— START —
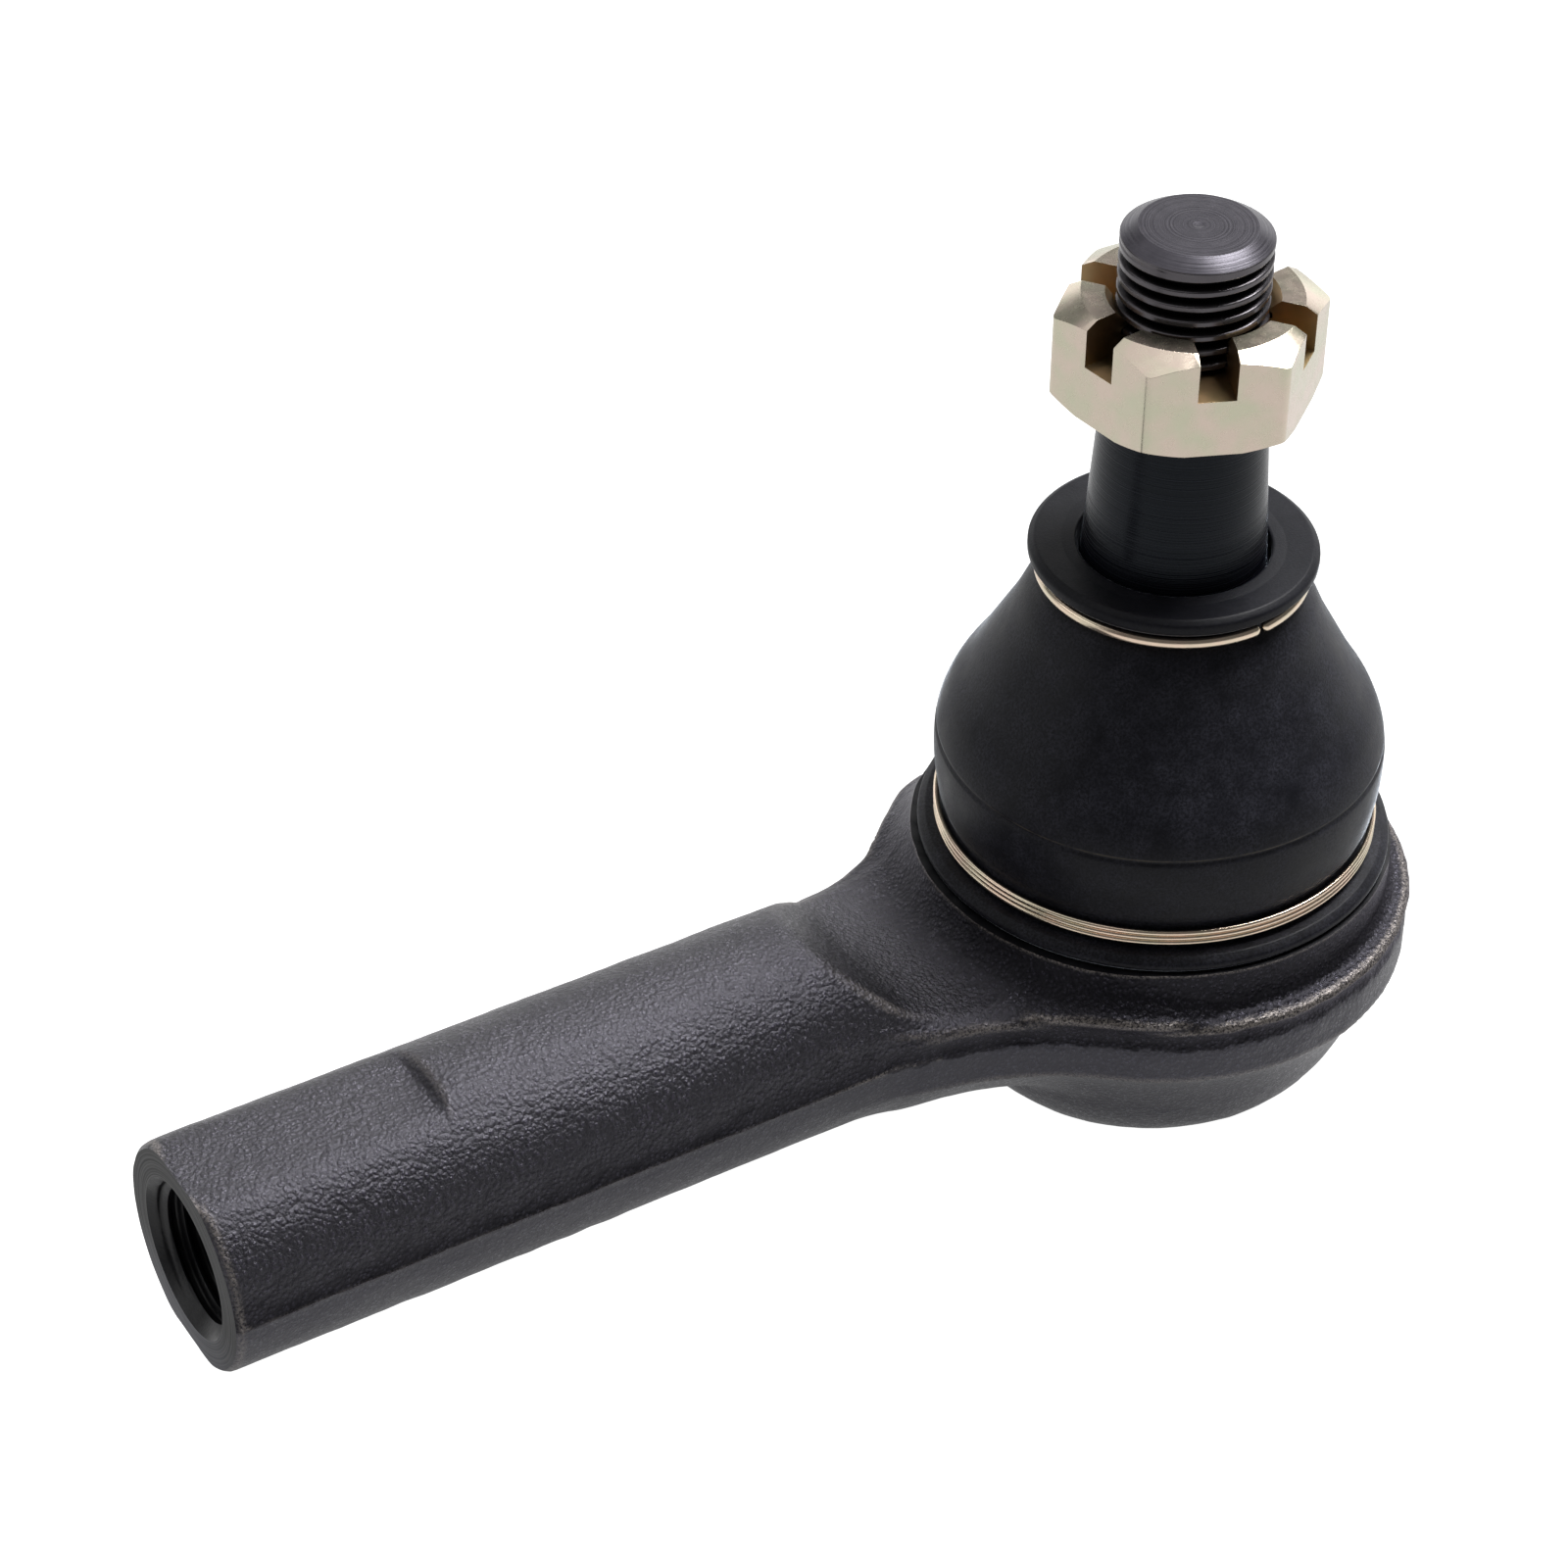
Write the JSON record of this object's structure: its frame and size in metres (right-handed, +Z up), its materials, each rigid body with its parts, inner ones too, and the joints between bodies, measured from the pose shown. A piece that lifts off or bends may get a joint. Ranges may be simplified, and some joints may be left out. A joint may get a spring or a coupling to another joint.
{
  "type": "tie rod end",
  "caption": "Steering tie rod end: a ball stud with castle nut in a forged socket under a rubber boot, on a shank with a female thread.",
  "frame": {"origin": "centre of the socket's flat base, below the ball's centre on the stud's axis", "axes": "+Z up the stud's axis, -X along the shank towards its threaded mouth, Y across"},
  "size_m": [0.1288, 0.0504, 0.0962],
  "materials": {
    "forged_black": "black phosphated forging, coarse pebbled skin, satin",
    "black_oxide_steel": "black oxide over fine turning lines, semi-gloss",
    "yellow_zinc_nut": "pale yellow zinc plating with a faint rainbow tint",
    "boot_rubber": "moulded black rubber, matt with a dusty bloom",
    "ring_wire": "pale zinc-plated spring wire",
    "seat_plastic": "natural acetal, satin",
    "spring_steel": "bare oiled spring steel"
  },
  "bodies": {
    "housing": {"housing": "forged_black", "upper_ball_seat": "seat_plastic", "closing_ring": "spring_steel", "preload_spring": "spring_steel", "boot_lower_ring": "ring_wire"},
    "pressure_cup": {"pressure_cup": "seat_plastic", "dust_boot": "boot_rubber"},
    "boot_neck": {"boot_upper_ring": "ring_wire"},
    "ball_stud": {"ball_stud": "black_oxide_steel"},
    "castle_nut": {"castle_nut": "yellow_zinc_nut"}
  },
  "joints": [
    {"name": "swing_direction", "type": "hinge", "parent": "housing", "child": "pressure_cup", "pos_m": [0, 0, 0.022], "axis": [0, 0, 1], "continuous": true},
    {"name": "stud_tilt", "type": "hinge", "parent": "pressure_cup", "child": "boot_neck", "pos_m": [0, 0, 0.022], "axis": [0, 1, 0], "range_deg": [-22, 22], "deforming": ["dust_boot"]},
    {"name": "stud_spin", "type": "hinge", "parent": "boot_neck", "child": "ball_stud", "pos_m": [0, 0, 0.022], "axis": [0, 0, 1], "continuous": true},
    {"name": "nut_travel", "type": "slide", "parent": "ball_stud", "child": "castle_nut", "axis": [0, 0, 1], "range_m": [0, 0.0165]}
  ]
}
— END —
● **Short problem**
Using the data above, output each line exactly.

● **Final answer**
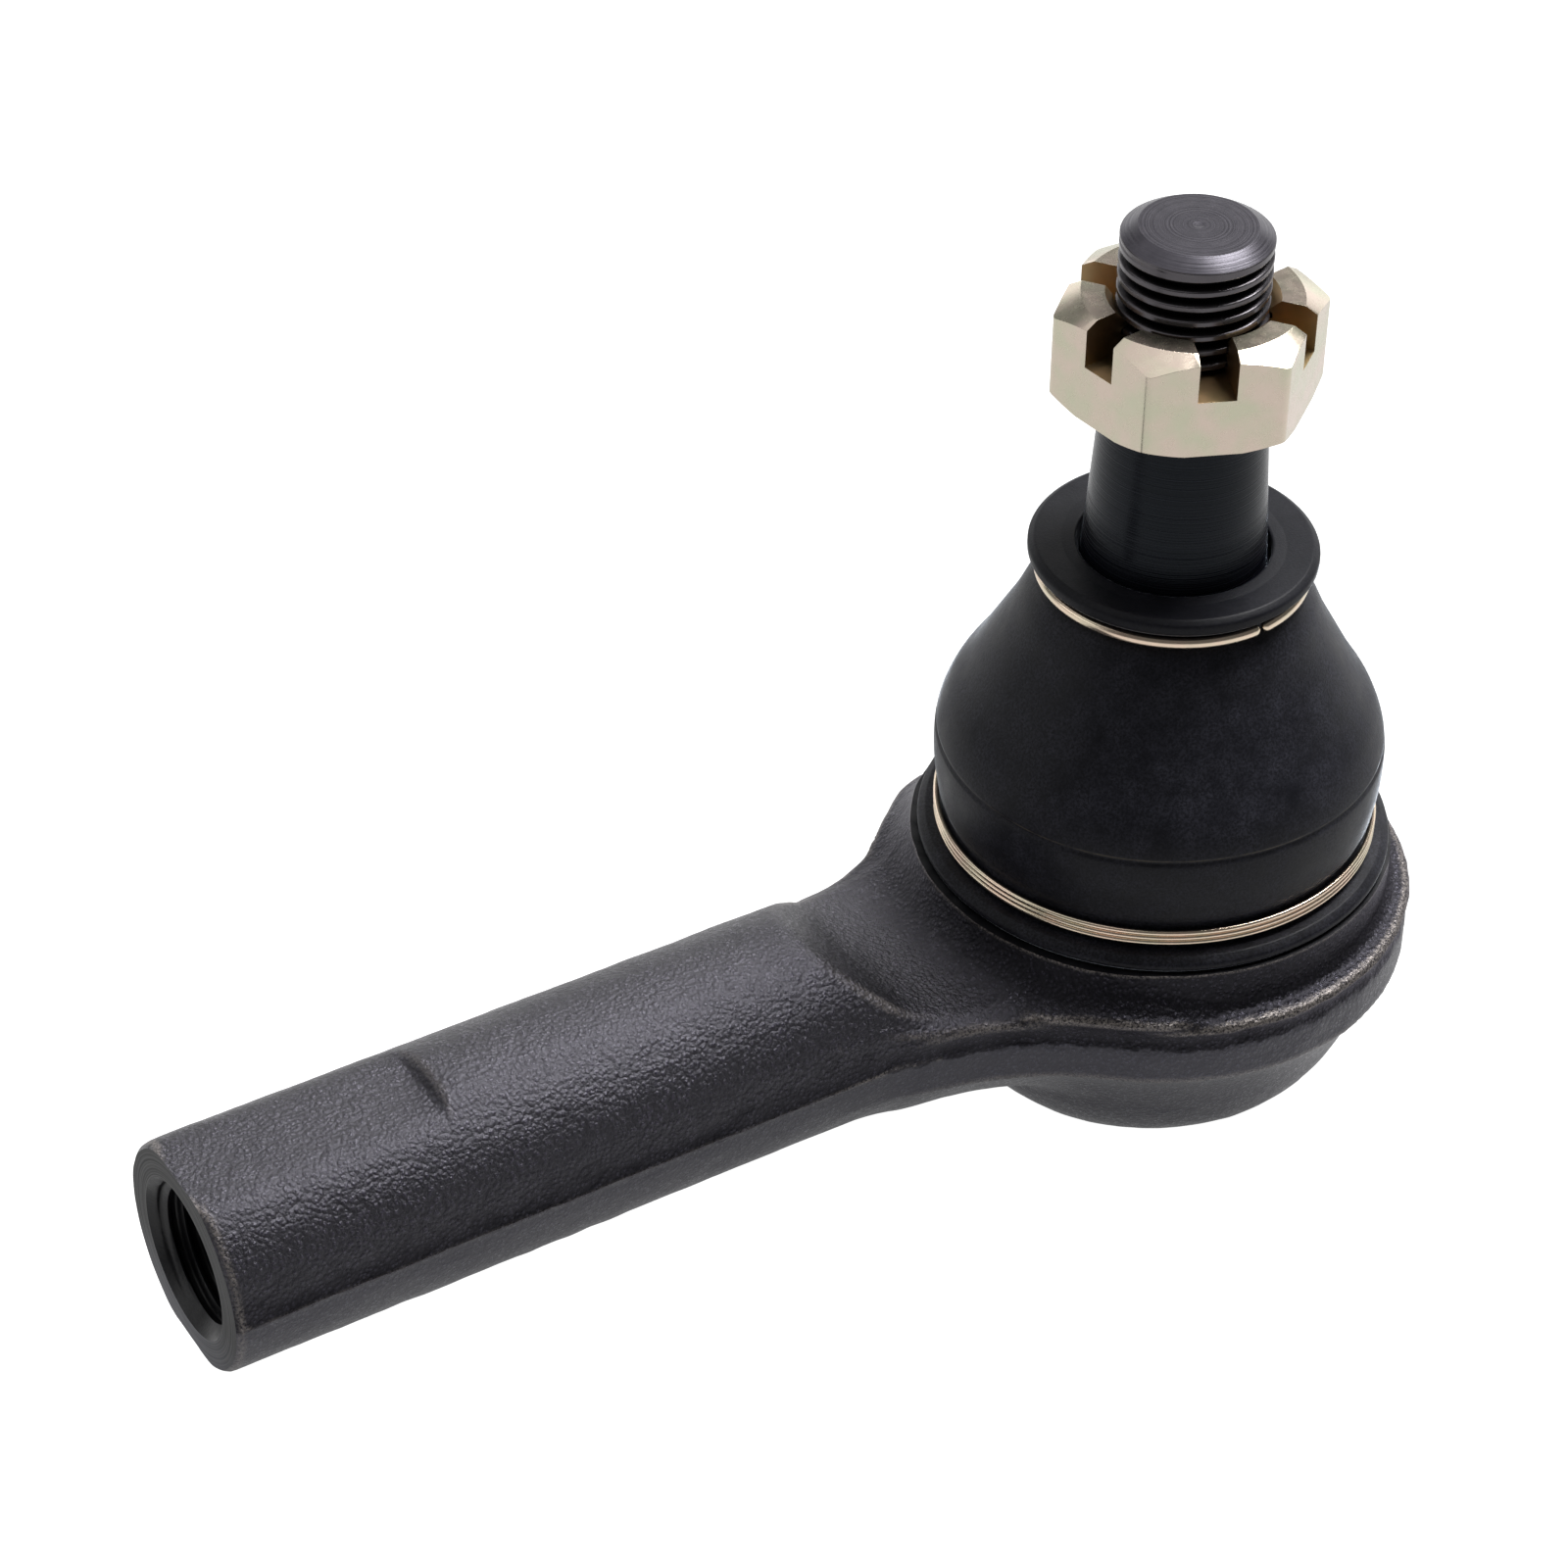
Write the JSON record of this object's structure: its frame and size in metres (right-handed, +Z up), its materials, each rigid body with its parts, inner ones too, and the joints between bodies, measured from the pose shown. A piece that lifts off or bends may get a joint. Ranges may be simplified, and some joints may be left out. A joint may get a spring or a coupling to another joint.
{
  "type": "tie rod end",
  "caption": "Steering tie rod end: a ball stud with castle nut in a forged socket under a rubber boot, on a shank with a female thread.",
  "frame": {"origin": "centre of the socket's flat base, below the ball's centre on the stud's axis", "axes": "+Z up the stud's axis, -X along the shank towards its threaded mouth, Y across"},
  "size_m": [0.1288, 0.0504, 0.0962],
  "materials": {
    "forged_black": "black phosphated forging, coarse pebbled skin, satin",
    "black_oxide_steel": "black oxide over fine turning lines, semi-gloss",
    "yellow_zinc_nut": "pale yellow zinc plating with a faint rainbow tint",
    "boot_rubber": "moulded black rubber, matt with a dusty bloom",
    "ring_wire": "pale zinc-plated spring wire",
    "seat_plastic": "natural acetal, satin",
    "spring_steel": "bare oiled spring steel"
  },
  "bodies": {
    "housing": {"housing": "forged_black", "upper_ball_seat": "seat_plastic", "closing_ring": "spring_steel", "preload_spring": "spring_steel", "boot_lower_ring": "ring_wire"},
    "pressure_cup": {"pressure_cup": "seat_plastic", "dust_boot": "boot_rubber"},
    "boot_neck": {"boot_upper_ring": "ring_wire"},
    "ball_stud": {"ball_stud": "black_oxide_steel"},
    "castle_nut": {"castle_nut": "yellow_zinc_nut"}
  },
  "joints": [
    {"name": "swing_direction", "type": "hinge", "parent": "housing", "child": "pressure_cup", "pos_m": [0, 0, 0.022], "axis": [0, 0, 1], "continuous": true},
    {"name": "stud_tilt", "type": "hinge", "parent": "pressure_cup", "child": "boot_neck", "pos_m": [0, 0, 0.022], "axis": [0, 1, 0], "range_deg": [-22, 22], "deforming": ["dust_boot"]},
    {"name": "stud_spin", "type": "hinge", "parent": "boot_neck", "child": "ball_stud", "pos_m": [0, 0, 0.022], "axis": [0, 0, 1], "continuous": true},
    {"name": "nut_travel", "type": "slide", "parent": "ball_stud", "child": "castle_nut", "axis": [0, 0, 1], "range_m": [0, 0.0165]}
  ]
}